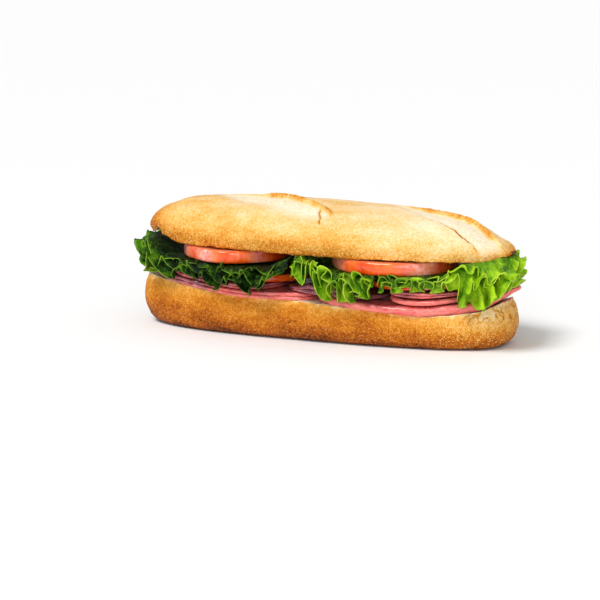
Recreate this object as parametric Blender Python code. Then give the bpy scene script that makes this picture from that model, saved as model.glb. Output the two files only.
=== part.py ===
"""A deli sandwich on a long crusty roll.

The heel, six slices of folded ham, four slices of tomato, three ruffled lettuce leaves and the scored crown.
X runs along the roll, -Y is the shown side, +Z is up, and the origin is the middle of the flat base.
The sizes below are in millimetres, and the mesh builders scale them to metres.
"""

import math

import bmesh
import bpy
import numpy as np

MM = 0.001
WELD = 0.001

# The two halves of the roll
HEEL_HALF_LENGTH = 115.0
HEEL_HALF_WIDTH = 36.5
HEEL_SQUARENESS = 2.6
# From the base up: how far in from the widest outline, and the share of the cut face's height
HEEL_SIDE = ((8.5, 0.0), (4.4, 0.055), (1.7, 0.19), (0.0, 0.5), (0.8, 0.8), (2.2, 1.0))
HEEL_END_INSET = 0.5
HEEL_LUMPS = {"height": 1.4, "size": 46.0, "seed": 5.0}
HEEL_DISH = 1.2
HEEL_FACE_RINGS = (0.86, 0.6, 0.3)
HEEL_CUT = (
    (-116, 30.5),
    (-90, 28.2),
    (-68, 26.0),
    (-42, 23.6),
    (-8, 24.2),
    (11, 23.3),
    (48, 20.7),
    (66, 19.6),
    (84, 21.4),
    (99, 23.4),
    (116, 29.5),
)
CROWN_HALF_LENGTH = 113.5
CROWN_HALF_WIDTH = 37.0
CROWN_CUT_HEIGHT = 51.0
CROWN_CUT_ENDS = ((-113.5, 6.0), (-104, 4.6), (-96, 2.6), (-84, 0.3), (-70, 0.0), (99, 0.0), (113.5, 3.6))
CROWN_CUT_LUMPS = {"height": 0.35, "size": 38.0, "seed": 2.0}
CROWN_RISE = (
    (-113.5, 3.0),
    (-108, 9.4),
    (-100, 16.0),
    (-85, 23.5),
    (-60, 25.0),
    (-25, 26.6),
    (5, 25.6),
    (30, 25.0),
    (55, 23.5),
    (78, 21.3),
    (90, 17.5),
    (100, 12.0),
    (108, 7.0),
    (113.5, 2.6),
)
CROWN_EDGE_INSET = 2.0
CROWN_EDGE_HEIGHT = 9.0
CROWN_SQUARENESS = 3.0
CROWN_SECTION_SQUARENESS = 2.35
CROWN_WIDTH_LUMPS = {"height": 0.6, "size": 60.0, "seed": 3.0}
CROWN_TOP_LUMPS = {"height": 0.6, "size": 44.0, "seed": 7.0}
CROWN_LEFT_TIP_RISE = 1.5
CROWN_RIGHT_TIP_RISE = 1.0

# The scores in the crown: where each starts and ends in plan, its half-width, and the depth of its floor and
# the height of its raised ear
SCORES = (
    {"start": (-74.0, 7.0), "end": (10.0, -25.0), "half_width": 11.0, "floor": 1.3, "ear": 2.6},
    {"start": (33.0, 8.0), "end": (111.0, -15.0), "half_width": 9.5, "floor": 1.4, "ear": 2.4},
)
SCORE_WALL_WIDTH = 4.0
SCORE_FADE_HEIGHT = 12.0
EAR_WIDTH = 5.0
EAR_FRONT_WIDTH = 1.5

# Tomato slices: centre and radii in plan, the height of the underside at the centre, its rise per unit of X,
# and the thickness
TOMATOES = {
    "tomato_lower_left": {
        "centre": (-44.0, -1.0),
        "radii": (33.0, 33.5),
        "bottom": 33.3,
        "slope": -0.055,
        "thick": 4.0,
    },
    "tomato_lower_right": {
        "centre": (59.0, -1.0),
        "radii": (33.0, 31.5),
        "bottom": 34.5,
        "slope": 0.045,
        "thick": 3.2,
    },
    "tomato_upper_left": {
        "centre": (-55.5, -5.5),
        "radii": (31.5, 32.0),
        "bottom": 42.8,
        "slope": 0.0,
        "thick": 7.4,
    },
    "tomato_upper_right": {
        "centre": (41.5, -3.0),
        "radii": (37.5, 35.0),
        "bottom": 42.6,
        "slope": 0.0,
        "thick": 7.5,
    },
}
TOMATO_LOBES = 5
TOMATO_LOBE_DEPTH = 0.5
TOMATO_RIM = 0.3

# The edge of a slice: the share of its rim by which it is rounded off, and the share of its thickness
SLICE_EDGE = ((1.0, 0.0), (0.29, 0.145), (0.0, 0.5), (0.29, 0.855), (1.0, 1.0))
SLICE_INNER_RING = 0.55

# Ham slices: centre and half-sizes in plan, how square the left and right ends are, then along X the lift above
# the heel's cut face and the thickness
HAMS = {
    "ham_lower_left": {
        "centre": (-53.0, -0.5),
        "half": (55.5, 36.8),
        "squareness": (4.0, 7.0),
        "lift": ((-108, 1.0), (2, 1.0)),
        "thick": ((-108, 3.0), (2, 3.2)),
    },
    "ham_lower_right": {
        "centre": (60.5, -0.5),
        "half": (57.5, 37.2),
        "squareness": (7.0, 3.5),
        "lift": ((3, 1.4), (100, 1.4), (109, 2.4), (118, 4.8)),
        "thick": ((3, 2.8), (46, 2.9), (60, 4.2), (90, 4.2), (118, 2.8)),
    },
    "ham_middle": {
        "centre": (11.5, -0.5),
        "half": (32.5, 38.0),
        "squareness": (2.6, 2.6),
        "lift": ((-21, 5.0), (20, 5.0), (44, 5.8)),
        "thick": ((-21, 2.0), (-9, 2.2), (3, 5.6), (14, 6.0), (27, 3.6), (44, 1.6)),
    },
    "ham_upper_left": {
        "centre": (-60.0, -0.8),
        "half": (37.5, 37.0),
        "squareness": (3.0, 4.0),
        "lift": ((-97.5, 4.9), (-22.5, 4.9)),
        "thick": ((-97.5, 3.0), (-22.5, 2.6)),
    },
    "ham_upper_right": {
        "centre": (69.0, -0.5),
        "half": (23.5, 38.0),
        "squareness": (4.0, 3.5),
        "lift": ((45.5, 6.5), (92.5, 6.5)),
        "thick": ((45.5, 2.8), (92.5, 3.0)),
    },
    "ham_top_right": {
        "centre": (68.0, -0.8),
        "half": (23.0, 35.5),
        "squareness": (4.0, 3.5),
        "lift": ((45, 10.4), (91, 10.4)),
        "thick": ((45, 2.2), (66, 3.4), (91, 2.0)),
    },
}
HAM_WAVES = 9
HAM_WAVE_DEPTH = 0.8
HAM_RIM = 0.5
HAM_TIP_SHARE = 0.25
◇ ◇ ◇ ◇
Output exactly the leading lines of the data, up to and including the line marked by "WELD = 0.001".

TASK ANSWER:
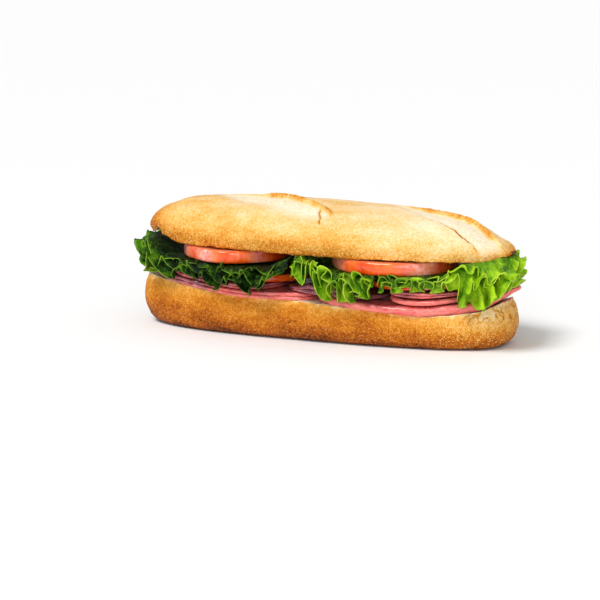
Recreate this object as parametric Blender Python code. Then give the bpy scene script that makes this picture from that model, saved as model.glb. Output the two files only.
=== part.py ===
"""A deli sandwich on a long crusty roll.

The heel, six slices of folded ham, four slices of tomato, three ruffled lettuce leaves and the scored crown.
X runs along the roll, -Y is the shown side, +Z is up, and the origin is the middle of the flat base.
The sizes below are in millimetres, and the mesh builders scale them to metres.
"""

import math

import bmesh
import bpy
import numpy as np

MM = 0.001
WELD = 0.001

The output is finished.